My family has a cabin near Atlanta, Michigan–a small town in the northeastern part of the Lower Peninsula. If you look at the back of your left hand, it’d be somewhere between your middle and index finger, just below your fingernail. The place has always been sacred to me. Like so many other kids of suburban Detroit families, “up north” is where I learned to love the outdoors. It’s where I learned to ride a dirt bike, fish, hunt for blueberries, and build a fire. It was always a place of freedom, play, and discovery. But this past Memorial Day weekend, I made the typical “up north” trip for the first time in four years, and I realized how different vacationing at the cabin had become.
Since the age of five, I have been riding dirt bikes. My dad loved the sport of motocross after he discovered it as a teenager and he passed along his passion for the sport to my older brother and me as soon as we could throw a leg around a PeeWee 50. For years, the three of us tore up and down the ORV trails of the Atlanta State Forest until eventually my brother and I began racing motocross at tracks around the state.
This past year, however, my brother suffered a severe leg fracture while riding that sidelined him for the better part of six months. Two years before that, I suffered my own leg injury and exchanged my KTM 250F for a pair of crutches for the rest of the summer. For safety’s sake, my brother and I have both more or less hung up our boots in exchange for other slower-paced outdoor activities like hiking and mountain biking. And so, for the first time in my 22 years on this planet, my summer does not involve motorcycles.
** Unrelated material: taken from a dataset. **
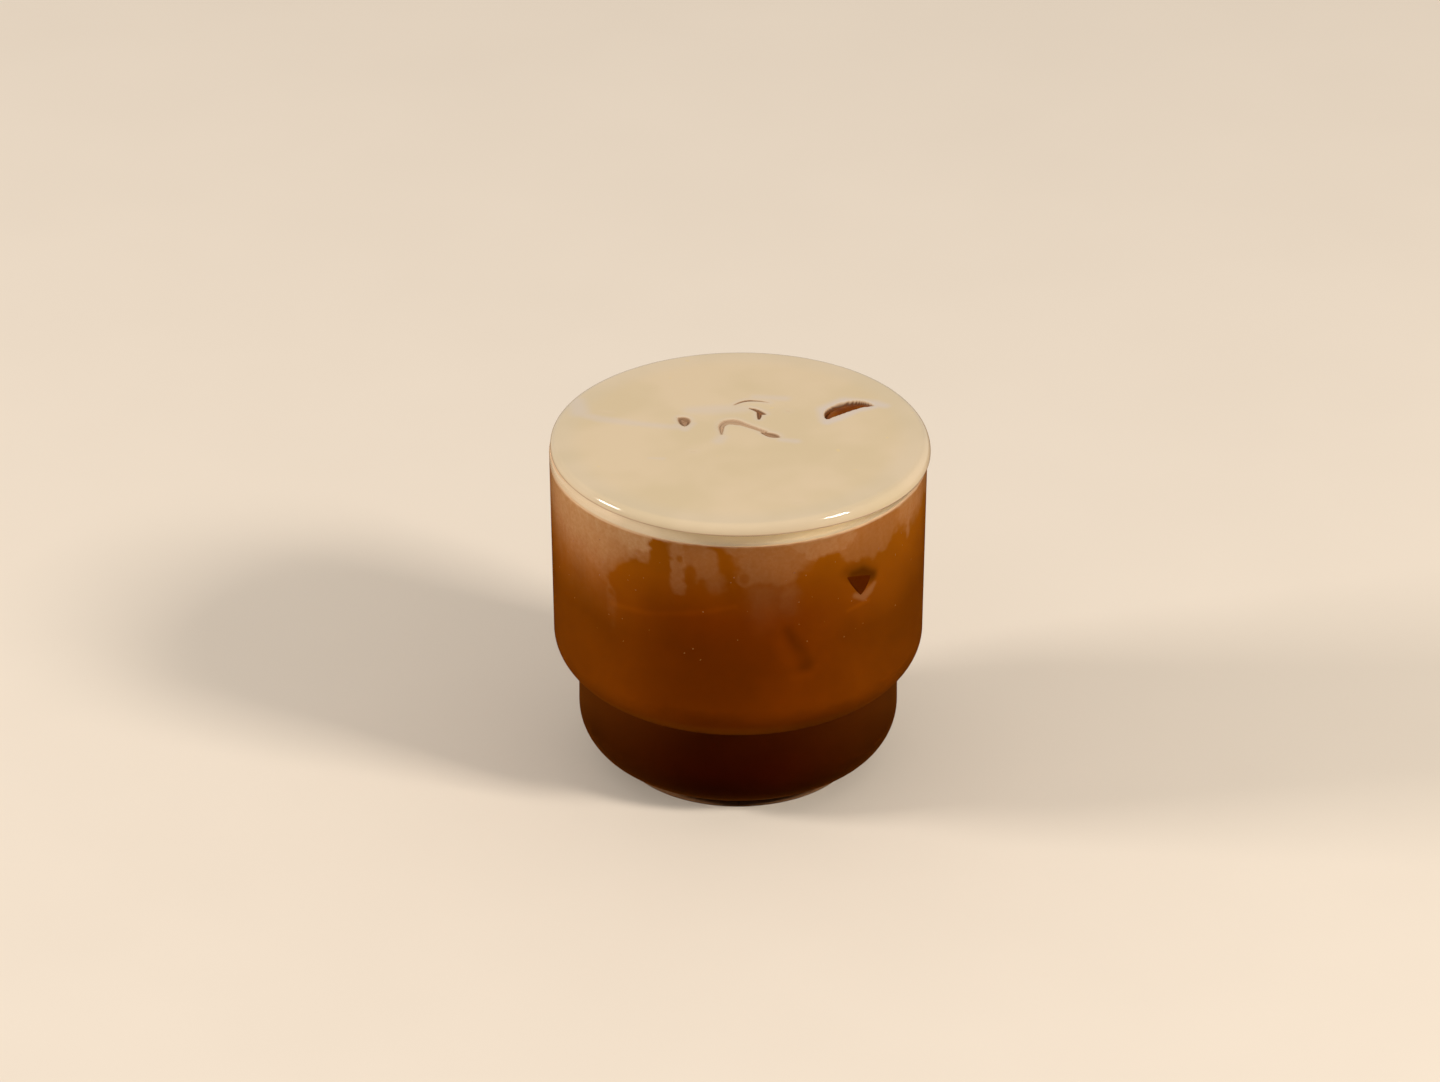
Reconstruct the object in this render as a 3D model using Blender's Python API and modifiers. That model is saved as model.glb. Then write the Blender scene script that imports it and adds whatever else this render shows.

There are no weekend trips planned to ride the tracks or trails that have served as my fondest playgrounds for so long. There are no longer any dirt bikes in the garage up north or at home, and the dusty mornings spent with the smell of race gas, WD-40, and chain lube have become a thing of the past. During the drive to the cabin, I passed by a number of our old riding sites–trails stretching alongside M-33, a racetrack outside of Onaway, MI–and realized how much I missed riding alongside my dad and my brother.
As the weekend went on, I began to notice how unfamiliar the cabin and the surrounding terrain had become. The entire “up north” experience now seemed smaller. There was something unsettling about how the memories built by my five- to 12-year-old self had me overestimating the scale of the landscape.
Most unsettling of all, however, was that towards the end of the trip, my parents left the cabin a few days early in order to avoid weekend traffic. My girlfriend and I had planned to stay for another few days, and so for the first time, I had the place entirely to myself. Admittedly, I was excited at the prospect of having our own place of solitude in the woods for a few days, and it was indeed relaxing to stay at the cabin together, but to my surprise, as I tried to complete the typical up north activities–spotting elk at dusk in the backwoods, cooking snacks on the campfire, catching frogs by the lake–I began to feel an impending loneliness. The cabin was far too quiet and still; it felt empty. There simply weren’t enough family members around to fill it. My dad wasn’t grilling something outside the garage. My grandma wasn’t already cooking eggs the moment I walked downstairs for breakfast. Without the familiar faces, the cabin felt like any other place in northern Michigan.
I understand now more than ever what lies behind the sacredness of “up north” for so many Michigan families. For most of us, it’s not so much about what we do up north, whether it’s riding dirt bikes or ATVs, fishing, canoeing, or hiking, but what we do together as a family. The magic of “up north” in Michigan lies in the summer nights crammed together in tiny rooms, by the fireside, or packed tightly into the back of a pick-up marveling at the yellow, glowing eyes of a half-ton elk. I have always valued nature for its stillness and its solitude, but “up north” is undoubtedly an experience best enjoyed when shared.